E. F. — C’est tout le sujet du livre. Ce qui est intéressant, c’est que c’est une famille composée de tout un tas de personnalités littéraires importantes. Virginia a un père très présent qui est un éminent érudit victorien. C’est à la fois une aide et un poids incommensurable. De plus, les jeunes filles à l’époque n’ont pas d’éducation. Virginia a des frères qui vont tous étudier, pas elle. Son père lui ouvre sa bibliothèque mais pour s’autoriser à écrire, c’est tout un processus beaucoup plus intime. C’est finalement s’autoriser soi-même d’abord. Le livre parle aussi d’une phrase qu’elle a écrite dans son journal, quand elle avait 45 ans à peu près, où elle explique que si son père n’était pas mort, elle n’aurait rien écrit. Son père meurt en 1904 et quelques mois plus tard, elle va publier pour la première fois un texte, de façon anonyme, mais c’est son premier geste d’écrivain publié. Cette concomitance porte une symbolique très forte qui n’est pas uniquement œdipienne : ce père incarne tout une époque, tout un ensemble d’injonctions patriarcales. C’est la première étape émancipatrice.

P. — La créativité de Virginia a pour contrepartie une fragilité que nous connaissons tous mais vous mettez au jour une facette plus inattendue.
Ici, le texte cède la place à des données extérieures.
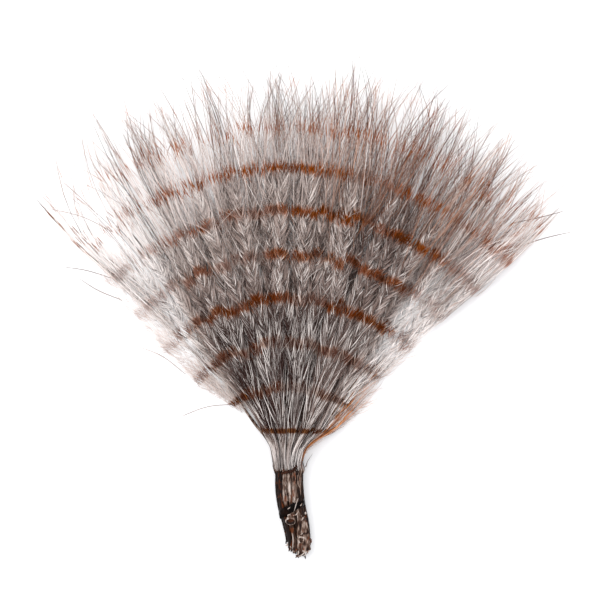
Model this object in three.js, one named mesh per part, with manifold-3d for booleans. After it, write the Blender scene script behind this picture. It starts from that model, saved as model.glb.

E. F. — Oui, quand je parle de Virginia, on évoque souvent son suicide, sa folie mais j’aime rappeler que ça vient en écho avec des événements très précis, comme la mort de sa mère quand elle est très jeune. Or, c’est un personnage à la drôlerie extraordinaire. J’éclatais de rire en lisant les lettres d’adolescence de Virginia : c’est d’une autodérision vraiment singulière.